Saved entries
________________________

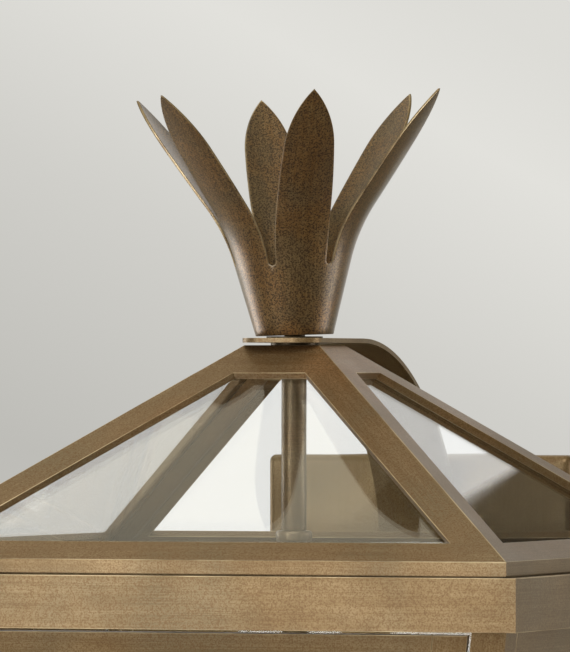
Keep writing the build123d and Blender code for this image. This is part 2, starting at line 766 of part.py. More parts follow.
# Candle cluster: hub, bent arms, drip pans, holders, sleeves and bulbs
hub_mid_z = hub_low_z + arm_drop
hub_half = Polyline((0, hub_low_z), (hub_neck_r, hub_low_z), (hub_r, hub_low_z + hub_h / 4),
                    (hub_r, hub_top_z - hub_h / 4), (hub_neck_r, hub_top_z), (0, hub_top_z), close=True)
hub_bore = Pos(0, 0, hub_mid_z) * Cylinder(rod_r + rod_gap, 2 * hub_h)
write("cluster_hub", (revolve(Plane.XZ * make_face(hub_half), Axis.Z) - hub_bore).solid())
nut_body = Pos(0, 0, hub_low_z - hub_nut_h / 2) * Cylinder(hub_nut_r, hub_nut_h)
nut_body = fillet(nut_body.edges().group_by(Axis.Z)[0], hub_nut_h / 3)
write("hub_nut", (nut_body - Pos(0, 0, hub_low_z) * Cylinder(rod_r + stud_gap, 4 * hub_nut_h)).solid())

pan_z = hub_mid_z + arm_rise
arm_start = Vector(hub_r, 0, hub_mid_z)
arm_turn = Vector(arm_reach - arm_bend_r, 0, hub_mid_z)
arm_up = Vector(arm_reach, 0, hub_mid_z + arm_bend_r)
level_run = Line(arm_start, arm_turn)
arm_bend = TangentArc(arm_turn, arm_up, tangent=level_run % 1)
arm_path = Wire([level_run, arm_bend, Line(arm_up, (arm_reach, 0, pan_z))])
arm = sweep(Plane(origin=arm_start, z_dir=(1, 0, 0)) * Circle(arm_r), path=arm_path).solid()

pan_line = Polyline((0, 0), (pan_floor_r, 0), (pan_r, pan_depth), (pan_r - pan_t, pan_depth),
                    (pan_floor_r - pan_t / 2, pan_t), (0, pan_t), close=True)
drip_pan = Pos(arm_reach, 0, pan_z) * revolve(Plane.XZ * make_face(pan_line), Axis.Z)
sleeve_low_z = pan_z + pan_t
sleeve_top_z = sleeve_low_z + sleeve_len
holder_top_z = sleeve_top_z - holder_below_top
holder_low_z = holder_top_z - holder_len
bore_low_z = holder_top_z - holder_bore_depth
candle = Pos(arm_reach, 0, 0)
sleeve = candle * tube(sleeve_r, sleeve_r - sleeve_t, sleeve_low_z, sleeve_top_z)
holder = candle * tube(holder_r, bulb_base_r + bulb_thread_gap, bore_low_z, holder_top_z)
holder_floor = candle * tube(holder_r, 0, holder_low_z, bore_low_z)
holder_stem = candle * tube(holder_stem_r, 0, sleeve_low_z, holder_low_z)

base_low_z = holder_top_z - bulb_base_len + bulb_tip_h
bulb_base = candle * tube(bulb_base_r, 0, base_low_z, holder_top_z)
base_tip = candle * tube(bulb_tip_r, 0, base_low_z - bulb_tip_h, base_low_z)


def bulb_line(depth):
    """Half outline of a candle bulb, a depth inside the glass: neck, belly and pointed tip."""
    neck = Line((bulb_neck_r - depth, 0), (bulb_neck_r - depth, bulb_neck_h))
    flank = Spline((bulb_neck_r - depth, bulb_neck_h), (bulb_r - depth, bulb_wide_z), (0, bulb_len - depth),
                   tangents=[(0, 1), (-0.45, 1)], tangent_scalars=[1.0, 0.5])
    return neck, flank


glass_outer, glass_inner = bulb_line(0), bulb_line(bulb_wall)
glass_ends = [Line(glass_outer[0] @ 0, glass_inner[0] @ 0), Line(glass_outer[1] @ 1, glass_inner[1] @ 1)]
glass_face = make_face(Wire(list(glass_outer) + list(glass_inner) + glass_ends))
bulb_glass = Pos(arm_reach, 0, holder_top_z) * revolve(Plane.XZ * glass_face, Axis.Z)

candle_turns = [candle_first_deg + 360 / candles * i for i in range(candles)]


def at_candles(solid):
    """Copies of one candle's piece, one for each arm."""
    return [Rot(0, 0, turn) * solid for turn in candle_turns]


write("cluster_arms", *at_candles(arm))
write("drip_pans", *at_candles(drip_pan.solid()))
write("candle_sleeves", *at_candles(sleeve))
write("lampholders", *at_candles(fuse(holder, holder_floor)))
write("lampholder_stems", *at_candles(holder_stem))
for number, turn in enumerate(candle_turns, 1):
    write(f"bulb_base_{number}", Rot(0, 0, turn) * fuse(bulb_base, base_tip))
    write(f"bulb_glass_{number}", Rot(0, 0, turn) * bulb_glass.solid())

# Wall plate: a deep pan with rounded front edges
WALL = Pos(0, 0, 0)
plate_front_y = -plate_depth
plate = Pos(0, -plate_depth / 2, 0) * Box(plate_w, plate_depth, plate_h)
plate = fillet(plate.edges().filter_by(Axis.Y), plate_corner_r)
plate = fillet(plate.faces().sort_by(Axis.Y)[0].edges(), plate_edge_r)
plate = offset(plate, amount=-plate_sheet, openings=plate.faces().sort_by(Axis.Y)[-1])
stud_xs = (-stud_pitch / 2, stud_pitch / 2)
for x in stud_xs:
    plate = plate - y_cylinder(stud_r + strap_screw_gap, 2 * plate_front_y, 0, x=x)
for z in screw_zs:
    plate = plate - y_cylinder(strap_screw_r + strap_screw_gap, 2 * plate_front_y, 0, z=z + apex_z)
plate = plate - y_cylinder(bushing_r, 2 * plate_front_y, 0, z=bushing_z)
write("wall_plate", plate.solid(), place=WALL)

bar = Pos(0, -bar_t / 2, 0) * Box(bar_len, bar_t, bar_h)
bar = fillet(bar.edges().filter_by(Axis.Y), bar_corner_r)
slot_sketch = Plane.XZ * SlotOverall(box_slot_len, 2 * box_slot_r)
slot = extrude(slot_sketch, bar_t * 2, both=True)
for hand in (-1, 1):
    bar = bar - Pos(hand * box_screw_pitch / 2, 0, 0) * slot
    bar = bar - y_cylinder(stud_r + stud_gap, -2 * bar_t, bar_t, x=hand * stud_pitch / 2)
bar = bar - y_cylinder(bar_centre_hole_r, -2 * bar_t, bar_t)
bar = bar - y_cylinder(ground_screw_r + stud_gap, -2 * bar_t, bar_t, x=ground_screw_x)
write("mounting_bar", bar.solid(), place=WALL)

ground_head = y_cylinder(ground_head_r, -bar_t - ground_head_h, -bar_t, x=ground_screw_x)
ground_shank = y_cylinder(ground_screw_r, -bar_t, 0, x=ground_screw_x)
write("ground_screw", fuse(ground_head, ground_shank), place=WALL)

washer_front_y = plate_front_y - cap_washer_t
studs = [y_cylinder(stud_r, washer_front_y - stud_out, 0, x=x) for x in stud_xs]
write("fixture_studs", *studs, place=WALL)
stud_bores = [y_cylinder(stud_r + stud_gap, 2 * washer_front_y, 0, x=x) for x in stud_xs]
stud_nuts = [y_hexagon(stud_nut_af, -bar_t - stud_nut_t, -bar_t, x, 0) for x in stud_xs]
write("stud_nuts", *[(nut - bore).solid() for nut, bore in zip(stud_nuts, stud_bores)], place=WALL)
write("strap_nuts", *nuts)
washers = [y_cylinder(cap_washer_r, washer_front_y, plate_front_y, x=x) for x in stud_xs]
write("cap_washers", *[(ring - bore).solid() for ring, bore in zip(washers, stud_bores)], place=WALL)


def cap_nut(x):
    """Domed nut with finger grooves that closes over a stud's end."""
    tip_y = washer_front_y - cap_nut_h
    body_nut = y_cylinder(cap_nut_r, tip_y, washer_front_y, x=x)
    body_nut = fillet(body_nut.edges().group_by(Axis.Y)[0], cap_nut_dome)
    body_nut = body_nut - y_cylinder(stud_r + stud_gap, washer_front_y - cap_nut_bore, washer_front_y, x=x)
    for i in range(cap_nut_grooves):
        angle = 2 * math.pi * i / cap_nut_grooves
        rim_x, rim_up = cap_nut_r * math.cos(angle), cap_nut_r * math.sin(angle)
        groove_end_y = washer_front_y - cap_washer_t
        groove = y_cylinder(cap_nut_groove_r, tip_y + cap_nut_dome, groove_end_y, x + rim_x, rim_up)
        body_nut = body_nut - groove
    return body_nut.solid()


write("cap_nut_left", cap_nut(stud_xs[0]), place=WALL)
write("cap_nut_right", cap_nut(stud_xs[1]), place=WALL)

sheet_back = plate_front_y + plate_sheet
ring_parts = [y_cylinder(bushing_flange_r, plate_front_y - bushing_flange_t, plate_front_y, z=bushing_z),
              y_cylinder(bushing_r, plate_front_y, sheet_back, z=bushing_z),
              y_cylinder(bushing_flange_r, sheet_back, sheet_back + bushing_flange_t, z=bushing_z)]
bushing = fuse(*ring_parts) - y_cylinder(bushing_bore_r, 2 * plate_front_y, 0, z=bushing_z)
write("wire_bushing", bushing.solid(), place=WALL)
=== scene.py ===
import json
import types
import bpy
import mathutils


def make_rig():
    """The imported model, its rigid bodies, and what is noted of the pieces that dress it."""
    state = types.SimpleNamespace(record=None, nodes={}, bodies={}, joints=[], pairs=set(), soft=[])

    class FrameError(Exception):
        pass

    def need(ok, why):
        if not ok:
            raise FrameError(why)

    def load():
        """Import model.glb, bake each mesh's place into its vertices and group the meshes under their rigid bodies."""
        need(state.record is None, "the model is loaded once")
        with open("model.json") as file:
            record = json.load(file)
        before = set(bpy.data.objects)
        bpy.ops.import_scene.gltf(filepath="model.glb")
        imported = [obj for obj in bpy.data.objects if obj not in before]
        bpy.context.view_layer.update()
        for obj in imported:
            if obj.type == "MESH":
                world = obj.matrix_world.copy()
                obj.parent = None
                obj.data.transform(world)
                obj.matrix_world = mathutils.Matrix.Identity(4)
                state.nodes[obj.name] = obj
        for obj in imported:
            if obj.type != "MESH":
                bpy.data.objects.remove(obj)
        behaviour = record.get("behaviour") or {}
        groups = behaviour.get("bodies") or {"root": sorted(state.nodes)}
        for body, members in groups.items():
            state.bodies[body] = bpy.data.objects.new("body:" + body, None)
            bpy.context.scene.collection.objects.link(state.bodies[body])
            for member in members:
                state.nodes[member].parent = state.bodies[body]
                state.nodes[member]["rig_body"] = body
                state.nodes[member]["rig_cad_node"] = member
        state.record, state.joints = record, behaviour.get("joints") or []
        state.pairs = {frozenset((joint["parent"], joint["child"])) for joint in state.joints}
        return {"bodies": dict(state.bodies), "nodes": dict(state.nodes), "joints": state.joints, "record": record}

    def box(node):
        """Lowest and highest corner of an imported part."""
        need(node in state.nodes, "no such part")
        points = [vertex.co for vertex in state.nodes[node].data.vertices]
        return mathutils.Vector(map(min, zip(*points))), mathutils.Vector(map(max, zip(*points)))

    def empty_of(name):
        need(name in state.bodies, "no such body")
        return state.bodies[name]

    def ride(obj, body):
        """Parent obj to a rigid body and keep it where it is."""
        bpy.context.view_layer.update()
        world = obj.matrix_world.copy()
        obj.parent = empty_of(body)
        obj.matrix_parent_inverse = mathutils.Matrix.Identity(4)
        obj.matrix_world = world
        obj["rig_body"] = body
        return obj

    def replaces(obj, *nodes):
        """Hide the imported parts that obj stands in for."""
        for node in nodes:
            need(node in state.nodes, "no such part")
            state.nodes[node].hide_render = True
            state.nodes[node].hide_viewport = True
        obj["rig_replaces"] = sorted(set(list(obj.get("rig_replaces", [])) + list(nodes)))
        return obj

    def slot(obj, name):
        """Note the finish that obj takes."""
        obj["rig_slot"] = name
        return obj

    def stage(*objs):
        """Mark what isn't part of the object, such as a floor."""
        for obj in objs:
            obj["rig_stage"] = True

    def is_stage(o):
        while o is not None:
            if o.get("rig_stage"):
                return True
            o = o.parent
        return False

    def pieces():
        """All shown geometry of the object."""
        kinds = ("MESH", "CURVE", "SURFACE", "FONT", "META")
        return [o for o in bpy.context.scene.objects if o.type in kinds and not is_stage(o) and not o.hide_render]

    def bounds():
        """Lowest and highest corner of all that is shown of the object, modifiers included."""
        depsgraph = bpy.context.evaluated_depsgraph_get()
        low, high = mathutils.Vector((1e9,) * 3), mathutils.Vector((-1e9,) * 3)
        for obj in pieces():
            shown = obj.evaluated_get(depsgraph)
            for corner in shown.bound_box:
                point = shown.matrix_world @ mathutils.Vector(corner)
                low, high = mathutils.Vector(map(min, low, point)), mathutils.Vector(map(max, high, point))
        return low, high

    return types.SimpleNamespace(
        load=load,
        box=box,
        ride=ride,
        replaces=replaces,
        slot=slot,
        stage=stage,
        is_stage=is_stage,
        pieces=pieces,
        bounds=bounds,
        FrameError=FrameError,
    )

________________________

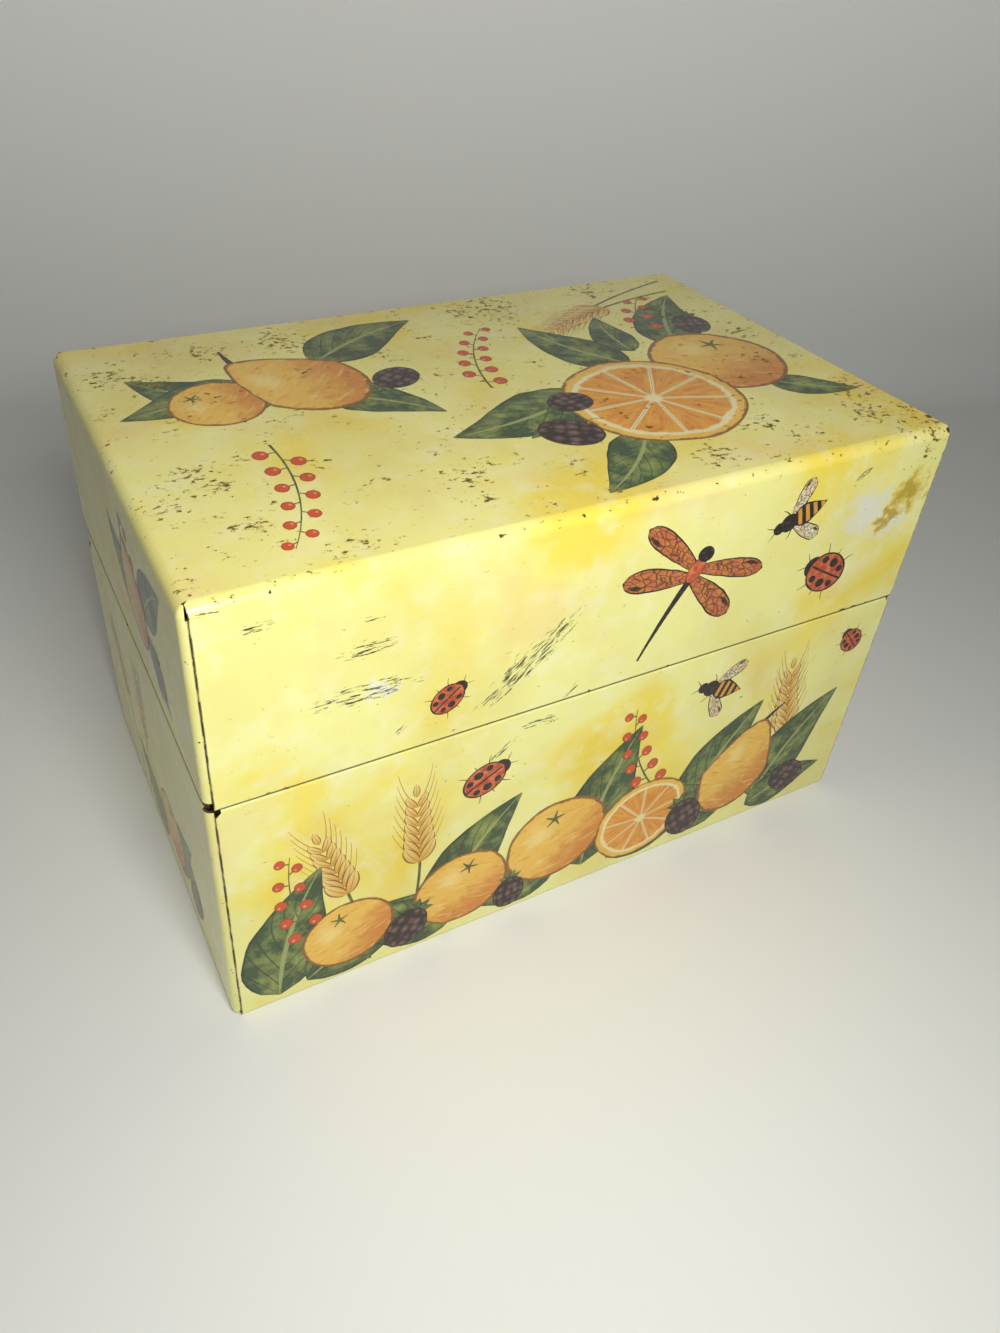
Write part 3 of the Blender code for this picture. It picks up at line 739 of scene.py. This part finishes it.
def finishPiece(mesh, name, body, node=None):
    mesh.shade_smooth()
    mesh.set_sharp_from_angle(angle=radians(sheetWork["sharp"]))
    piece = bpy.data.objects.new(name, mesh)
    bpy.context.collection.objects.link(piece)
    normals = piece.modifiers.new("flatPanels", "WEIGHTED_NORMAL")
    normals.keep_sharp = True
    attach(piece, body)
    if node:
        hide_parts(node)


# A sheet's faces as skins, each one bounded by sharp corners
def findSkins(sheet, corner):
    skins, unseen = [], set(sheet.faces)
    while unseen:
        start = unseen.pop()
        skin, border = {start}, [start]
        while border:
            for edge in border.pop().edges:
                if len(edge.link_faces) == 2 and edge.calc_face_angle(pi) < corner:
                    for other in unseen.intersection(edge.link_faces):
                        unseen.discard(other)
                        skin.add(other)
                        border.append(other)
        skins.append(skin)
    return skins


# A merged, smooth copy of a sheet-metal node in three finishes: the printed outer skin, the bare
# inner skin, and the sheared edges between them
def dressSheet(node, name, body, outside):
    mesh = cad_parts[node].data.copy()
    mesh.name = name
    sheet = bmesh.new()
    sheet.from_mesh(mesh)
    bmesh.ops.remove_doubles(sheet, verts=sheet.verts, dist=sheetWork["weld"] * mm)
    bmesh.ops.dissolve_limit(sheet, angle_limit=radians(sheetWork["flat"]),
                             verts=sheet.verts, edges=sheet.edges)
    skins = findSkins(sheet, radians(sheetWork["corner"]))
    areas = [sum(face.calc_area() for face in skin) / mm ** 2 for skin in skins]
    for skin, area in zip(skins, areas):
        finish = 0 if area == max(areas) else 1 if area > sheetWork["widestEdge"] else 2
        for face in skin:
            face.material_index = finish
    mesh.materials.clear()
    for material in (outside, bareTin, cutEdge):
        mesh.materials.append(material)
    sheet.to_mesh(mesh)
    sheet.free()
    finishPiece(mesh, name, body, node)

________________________

TASK -> Your answer should be a single number: the count of lines in these records that hold the string "shown".

EXPECTED ANSWER -> 5